Louise Le Meillour soutiendra sa thèse le 22 mars 2021

Contribution de la Paléoprotéomique à l’étude de la diffusion des pratiques d’élevage de caprinés en Afrique de l’Est et Australe/Contribution of Palaeoproteomics to the documentation of caprines herding diffusion between Eastern and Southern Africa.
Dr. Mary Prendergast, Associate professor, Rice University, Houston, USA, rapporteur
In the absence of wild representatives on the continent, domestic sheep (Ovis aries) and goats (Capra hircus), subfamily Caprinae, were imported from the Levant into Africa around the VIIth millennium before common era (BCE). The archaeological record indicates a very slow diffusion on the continent with an attested presence during the IIIrd millennium BCE in Eastern Africa (Djibouti, Somaliland), Kenya and Tanzania, while the oldest caprines remains are dated only from the Ist century CE in Southern Africa. The introduction of domestic animals into populations subsistence economies is gradually emerging and, after several centuries, become the primary food supply.

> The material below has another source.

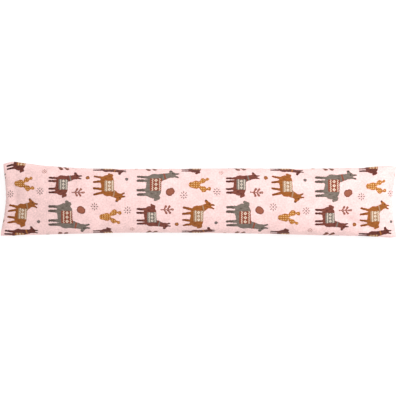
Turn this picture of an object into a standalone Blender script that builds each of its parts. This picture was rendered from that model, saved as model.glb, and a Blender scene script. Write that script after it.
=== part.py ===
"""Draught excluder: one stuffed plush tube, sewn flat across both ends, lying on its back.

Run it with: blender --background --python part.py
Metres, +Z up. X runs along the tube, Y across its face and Z through its thickness.
The origin is the middle of the underside.
"""

import math
from collections import namedtuple

import bmesh
import bpy
from mathutils import Vector

MM = 0.001

# Driving sizes of the finished tube.
LENGTH = 900 * MM  # tip to tip, over the corner ears
FLAT_WIDTH = 180 * MM  # the sewn tube laid flat, so its girth is twice this
SEAM_HALF_THICKNESS = 1.5 * MM  # half of the two plush layers pressed together in an end seam
REST_PRESS = 5 * MM  # how far the stuffing is flattened by what it lies on
SEAM_PULL = 55 * MM  # the rings follow the drawn-in seam over about this length

# How the section changes: 0.5 is an ellipse, and a larger power pinches its two edges.
MIDDLE_POWER = 0.5
END_POWER = 0.78
PINCH_LENGTH = 70 * MM

# The tables below are in millimetres.

# The two long edges seen from above: far is the one at +Y, and near the one at -Y.
Edges = namedtuple("Edges", "x far near")
OUTLINE = (
    Edges(-450, 82.5, -83.0),
    Edges(-425, 87.5, -83.5),
    Edges(-405, 84.5, -81.5),
    Edges(-360, 78.5, -80.0),
    Edges(-315, 74.5, -78.5),
    Edges(-270, 71.5, -77.5),
    Edges(-180, 70.0, -75.5),
    Edges(-90, 70.0, -75.0),
    Edges(0, 70.5, -75.5),
    Edges(90, 71.0, -76.5),
    Edges(180, 70.5, -78.5),
    Edges(275, 71.0, -81.0),
    Edges(365, 72.5, -83.0),
    Edges(412, 76.5, -85.5),
    Edges(440, 78.0, -87.5),
    Edges(450, 76.0, -85.5),
)

# Each end seam is drawn in between its two corner ears, and hangs above the floor. Towards it
# the stuffing rounds down over one length, and the tube's middle height sinks over another.
EndSeam = namedtuple("EndSeam", "far_corner_in near_corner_in drawn_in height rounding sinking")
LEFT_SEAM = EndSeam(6.5, 0, 8.5, 27, 74, 110)
RIGHT_SEAM = EndSeam(0, 0, 8.5, 25, 44, 75)
DRAW_POWER = 1.6  # above 1, more of a seam beside its corners stays out

# Creases and dents, as troughs along a line seen from above. side is 1 for the upper face and
# -1 for the underside.
Fold = namedtuple("Fold", "x0 y0 x1 y1 depth half_width side")
FOLDS = (
    # puckers that run in from the left seam
    Fold(-445, 58, -385, 50, 3.2, 7, 1),
    Fold(-445, 31, -400, 27, 2.4, 6, 1),
    Fold(-445, 4, -378, 6, 3.4, 7, 1),
    Fold(-445, -22, -405, -20, 2.2, 6, 1),
    Fold(-448, -50, -388, -43, 3.2, 7, 1),
    Fold(-445, 40, -395, 35, 3.0, 8, -1),
    Fold(-445, -36, -395, -32, 3.0, 8, -1),
    # puckers that run in from the right seam
    Fold(447, 55, 392, 47, 3.4, 7, 1),
    Fold(445, 27, 404, 24, 2.2, 6, 1),
    Fold(445, -3, 383, -4, 3.2, 7, 1),
    Fold(445, -32, 402, -28, 2.4, 6, 1),
    Fold(447, -62, 388, -53, 3.4, 7, 1),
    Fold(445, 38, 395, 33, 3.0, 8, -1),
    Fold(445, -40, 395, -35, 3.0, 8, -1),
    # drag lines from the corner ears
    Fold(-432, 76, -335, 48, 3.6, 10, 1),
    Fold(-436, -72, -340, -50, 3.4, 10, 1),
    Fold(436, 66, 345, 40, 3.6, 10, 1),
    Fold(436, -76, 340, -52, 3.6, 10, 1),
    # slack places, where the stuffing is thin beside a long edge
    Fold(-300, 72, -272, 18, 2.8, 16, 1),
    Fold(-205, -74, -222, -14, 2.8, 17, 1),
    Fold(-118, 68, -104, 8, 2.4, 18, 1),
    Fold(-28, -72, -40, -22, 2.6, 15, 1),
    Fold(64, 70, 52, 12, 2.6, 17, 1),
    Fold(146, -76, 158, -10, 2.8, 18, 1),
    Fold(236, 69, 252, 20, 2.6, 16, 1),
    Fold(318, -80, 300, -24, 3.0, 16, 1),
)
FOLD_START = 0.12  # how much of its run a fold has behind it where it starts, already sunk
SEAM_STRIP = 12 * MM  # folds fade out over this much cloth beside an end seam

# The mesh: rings stand close together at the ends, where the puckers are.
END_ZONE = 63 * MM
END_RINGS = 14
MIDDLE_RINGS = 70
UPPER_STEPS = 30
LOWER_STEPS = 16

PLUSH_PINK = (0.93, 0.71, 0.69, 1.0)
PLUSH_ROUGHNESS = 0.95


def clear_scene():
    for obj in list(bpy.data.objects):
        bpy.data.objects.remove(obj)


def smoothstep(value):
    value = min(max(value, 0.0), 1.0)
    return value * value * (3 - 2 * value)


def mix(first, second, share):
    return first + (second - first) * share


def edge_at(side, x):
    """Where the far or the near edge lies at x, on a smooth curve through the outline's rows."""
    last = len(OUTLINE) - 1
    k = 0
    while k < last - 1 and x > OUTLINE[k + 1].x * MM:
        k += 1
    span = (OUTLINE[k + 1].x - OUTLINE[k].x) * MM
    share = min(max((x - OUTLINE[k].x * MM) / span, 0.0), 1.0)

    def slope(n):
        low, high = OUTLINE[max(n - 1, 0)], OUTLINE[min(n + 1, last)]
        return (getattr(high, side) - getattr(low, side)) / (high.x - low.x) * span

    start, end = getattr(OUTLINE[k], side) * MM, getattr(OUTLINE[k + 1], side) * MM
    square, cube = share**2, share**3
    return (
        (2 * cube - 3 * square + 1) * start
        + (cube - 2 * square + share) * slope(k)
        + (3 * square - 2 * cube) * end
        + (cube - square) * slope(k + 1)
    )


def ellipse_girth(half_width, half_height):
    total = half_width + half_height
    root = math.sqrt((3 * half_width + half_height) * (half_width + 3 * half_height))
    return math.pi * (3 * total - root)


def half_height_for(half_width):
    """The cloth's girth is the same everywhere, so a narrow place is a thick one."""
    low, high = 0.0, half_width
    for _ in range(40):
        middle = (low + high) / 2
        if ellipse_girth(half_width, middle) < 2 * FLAT_WIDTH:
            low = middle
        else:
            high = middle
    return low


def seam_shift(x, across):
    """How far a point near an end moves along X, because that end's seam is drawn in."""
    shift = 0.0
    for end, seam in ((-1, LEFT_SEAM), (1, RIGHT_SEAM)):
        distance = LENGTH / 2 - end * x
        corner = mix(seam.near_corner_in, seam.far_corner_in, (across + 1) / 2)
        pulled = (corner + seam.drawn_in * (1 - across**2) ** DRAW_POWER) * MM
        shift -= end * pulled * math.exp(-distance / SEAM_PULL)
    return shift


def fold_depth(x, y, side):
    """How deep the creases and dents are at a point of one face."""
    depth = 0.0
    for fold in FOLDS:
        if fold.side != side:
            continue
        start = Vector((fold.x0, fold.y0)) * MM
        run = Vector((fold.x1, fold.y1)) * MM - start
        reach = Vector((x, y)) - start
        share = min(max(reach.dot(run) / run.length_squared, 0.0), 1.0)
        aside = (reach - run * share).length / (fold.half_width * MM)
        fade = math.sin(math.pi * mix(FOLD_START, 1.0, share))
        depth += fold.depth * MM * fade * math.exp(-(aside**2))
    return depth


def surface_point(x, turn):
    """A point of the cloth. turn is 0 at the far edge, 0.5 at the near one and 1 at the far again."""
    far, near = edge_at("far", x), edge_at("near", x)
    half_width, centre = (far - near) / 2, (far + near) / 2
    seam = LEFT_SEAM if x < 0 else RIGHT_SEAM
    distance = LENGTH / 2 - abs(x)
    full = half_height_for(half_width)
    rounding = math.sqrt(1 - (1 - min(distance / (seam.rounding * MM), 1)) ** 2)
    half_height = mix(SEAM_HALF_THICKNESS, full, rounding)
    sinking = smoothstep(distance / (seam.sinking * MM))
    middle_height = mix(seam.height * MM, full - REST_PRESS, sinking)
    power = mix(END_POWER, MIDDLE_POWER, smoothstep(distance / PINCH_LENGTH))

    angle = 2 * math.pi * turn
    across, up = math.cos(angle), math.sin(angle)
    side = 1 if up >= 0 else -1
    rise = side * abs(up) ** (2 * power)
    x_here = x + seam_shift(x, across)
    y_here = centre + half_width * across

    outward = Vector((0, across / half_width, rise / half_height)).normalized()
    inset = fold_depth(x_here, y_here, side) * abs(rise) * smoothstep(distance / SEAM_STRIP)
    point = Vector((x_here, y_here, middle_height + half_height * rise)) - outward * inset
    point.z = max(point.z, 0.0)
    return point


def ring_places():
    """The rings' places along X, from the left seam to the right one."""
    half = LENGTH / 2
    ends = [END_ZONE * n / END_RINGS for n in range(END_RINGS)]
    run = LENGTH - 2 * END_ZONE
    middle = [-half + END_ZONE + run * n / MIDDLE_RINGS for n in range(MIDDLE_RINGS + 1)]
    return [-half + d for d in ends] + middle + [half - d for d in reversed(ends)]


def ring_turns():
    upper = [0.5 * n / UPPER_STEPS for n in range(UPPER_STEPS)]
    lower = [0.5 + 0.5 * n / LOWER_STEPS for n in range(LOWER_STEPS)]
    return upper + lower


def centred(rings):
    """The points moved so that the origin is the middle of the underside."""
    points = [point for ring in rings for point in ring]
    low = [min(point[k] for point in points) for k in range(3)]
    high = [max(point[k] for point in points) for k in range(3)]
    move = Vector(((low[0] + high[0]) / 2, (low[1] + high[1]) / 2, low[2]))
    return [[point - move for point in ring] for ring in rings]


def plush_material():
    material = bpy.data.materials.new("printed_plush")
    material.use_nodes = True
    shader = material.node_tree.nodes["Principled BSDF"]
    shader.inputs["Base Color"].default_value = PLUSH_PINK
    shader.inputs["Roughness"].default_value = PLUSH_ROUGHNESS
    shader.inputs["Metallic"].default_value = 0.0
    return material


def stuffed_tube():
    """The filled tube as one closed solid: ring joined to ring, and a strip across each seam."""
    points = centred([[surface_point(x, turn) for turn in ring_turns()] for x in ring_places()])
    bm = bmesh.new()
    rings = [[bm.verts.new(point) for point in ring] for ring in points]
    count = len(rings[0])
    for left, right in zip(rings, rings[1:]):
        for n in range(count):
            after = (n + 1) % count
            bm.faces.new((left[n], left[after], right[after], right[n]))
    bm.faces.new(rings[0][::-1])
    bm.faces.new(rings[-1])
    bmesh.ops.triangulate(bm, faces=bm.faces[:], ngon_method="BEAUTY")
    bmesh.ops.recalc_face_normals(bm, faces=bm.faces[:])
    mesh = bpy.data.meshes.new("stuffed_tube")
    bm.to_mesh(mesh)
    bm.free()
    mesh.shade_smooth()
    mesh.materials.append(plush_material())
    tube = bpy.data.objects.new("stuffed_tube", mesh)
    bpy.context.scene.collection.objects.link(tube)
    return tube


clear_scene()
stuffed_tube()
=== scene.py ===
# %% [markdown]
# # A stuffed draught excluder in printed plush
#
# A draught excluder is a long cushion that lies along the foot of a door. This one is a single
# panel of short-pile plush, sewn into a tube, stuffed with fibre and sewn flat across both ends.
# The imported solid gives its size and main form. This lesson dresses it: a sheet of cloth is
# shaped round that form, simulated so that it puckers where it is sewn, and then printed and
# given its pile with shader nodes.

import math
from collections import namedtuple

import bpy
import numpy as np
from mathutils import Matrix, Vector


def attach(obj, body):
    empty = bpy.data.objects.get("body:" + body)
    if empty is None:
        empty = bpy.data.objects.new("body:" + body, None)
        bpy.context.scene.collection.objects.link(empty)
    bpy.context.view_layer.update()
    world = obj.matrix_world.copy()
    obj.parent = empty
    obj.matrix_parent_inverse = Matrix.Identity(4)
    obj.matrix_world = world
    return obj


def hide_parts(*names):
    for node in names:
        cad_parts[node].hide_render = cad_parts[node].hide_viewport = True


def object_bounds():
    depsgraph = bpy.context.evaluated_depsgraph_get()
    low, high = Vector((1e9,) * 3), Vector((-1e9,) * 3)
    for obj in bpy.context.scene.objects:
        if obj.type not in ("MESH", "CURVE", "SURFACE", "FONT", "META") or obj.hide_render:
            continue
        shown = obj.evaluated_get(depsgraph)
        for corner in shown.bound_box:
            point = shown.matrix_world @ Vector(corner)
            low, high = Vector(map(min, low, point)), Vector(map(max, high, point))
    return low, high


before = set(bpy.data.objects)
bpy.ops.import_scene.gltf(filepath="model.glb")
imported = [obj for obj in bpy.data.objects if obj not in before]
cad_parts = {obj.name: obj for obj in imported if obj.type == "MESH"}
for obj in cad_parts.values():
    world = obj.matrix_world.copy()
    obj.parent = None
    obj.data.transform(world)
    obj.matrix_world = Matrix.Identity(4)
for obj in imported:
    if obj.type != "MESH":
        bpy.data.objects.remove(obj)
CAD_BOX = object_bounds()
NODE = "stuffed_tube"
MM = 0.001
print("the packed solids reach from", tuple(CAD_BOX[0]), "to", tuple(CAD_BOX[1]))

# %% [markdown]
# ## The camera
#
# The photograph looks straight down on the tube, from far enough away that its two long edges
# fall off alike. Its frame is square, and the 900 mm tube takes up nearly all of the width. The
# camera is therefore placed by the size of one pixel: a long lens, high above the seams.

# %% Place the camera above the tube
IMAGE_PIXELS = 400
TUBE_PIXELS = 396
TUBE_LENGTH = CAD_BOX[1].x - CAD_BOX[0].x
PIXEL = TUBE_LENGTH / TUBE_PIXELS
TUBE_CENTRE_PIXEL = (198.4, 199.6)
SEAM_HEIGHT = 26 * MM
CAMERA_DISTANCE = 3.0
SENSOR = 36.0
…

In archaeological context, the morphological similarities between the two species of caprines and with other small African wild bovids blur zooarchaeological identifications and the fragmentary state of the remains often makes it impossible to propose an identification below the sub-family. The history of the spread of sheep and goats across Africa requires a fine-scale analysis of the remains in order to provide an accurate archaeological interpretation. This doctoral thesis presents the application of palaeoproteomics, the study of ancient proteins preserved in archaeological remains, to various archaeological sites across Eastern and Southern Africa. The type I collagen sequences of nineteen antelope and antelope-like species are proposed, and the resulting phylogenetic analyses discussed. An extraction protocol adapted to remains of arid and semi-arid environments, as well as the palaeoproteomics analyses of 117 remains from 19 archaeological sites are presented. This research has allowed to adapt palaeoproteomics studies to remains from African archaeological contexts, to establish a broad collagen referential of species that can potentially be interpreted as domestic caprines and to note the quasi-systematic association of wild and domestic species within archaeological sites during the Holocene. The results obtained in this study highlighted the importance of multiplying different levels of information and the crucial part that palaeoproteomics has to play concerning the study of caprines herding practices diffusion across Africa.